** Begin **

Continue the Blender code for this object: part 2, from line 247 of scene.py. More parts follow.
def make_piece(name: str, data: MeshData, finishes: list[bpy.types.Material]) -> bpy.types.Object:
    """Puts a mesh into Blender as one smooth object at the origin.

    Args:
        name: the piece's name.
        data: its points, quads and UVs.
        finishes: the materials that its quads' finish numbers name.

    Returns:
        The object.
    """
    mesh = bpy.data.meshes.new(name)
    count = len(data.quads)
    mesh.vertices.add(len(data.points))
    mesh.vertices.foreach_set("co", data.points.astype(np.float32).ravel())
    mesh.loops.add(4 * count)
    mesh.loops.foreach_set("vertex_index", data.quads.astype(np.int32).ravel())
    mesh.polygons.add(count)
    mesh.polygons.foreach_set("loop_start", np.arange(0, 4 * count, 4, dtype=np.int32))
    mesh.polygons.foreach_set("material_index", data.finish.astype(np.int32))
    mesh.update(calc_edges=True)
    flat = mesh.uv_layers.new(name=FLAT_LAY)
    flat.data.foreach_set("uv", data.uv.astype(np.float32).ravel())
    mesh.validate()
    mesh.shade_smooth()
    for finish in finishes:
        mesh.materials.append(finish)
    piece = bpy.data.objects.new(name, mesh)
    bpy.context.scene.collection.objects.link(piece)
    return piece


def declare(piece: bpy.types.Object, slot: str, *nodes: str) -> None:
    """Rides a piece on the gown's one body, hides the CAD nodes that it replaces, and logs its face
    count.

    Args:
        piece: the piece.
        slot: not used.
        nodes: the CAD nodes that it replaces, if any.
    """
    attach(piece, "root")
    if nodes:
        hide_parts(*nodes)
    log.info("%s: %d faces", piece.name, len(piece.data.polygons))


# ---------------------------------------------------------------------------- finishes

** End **

## Exercise details:
Look through the material and say how many lines hold "scene". Give the number only.

## Final result:
2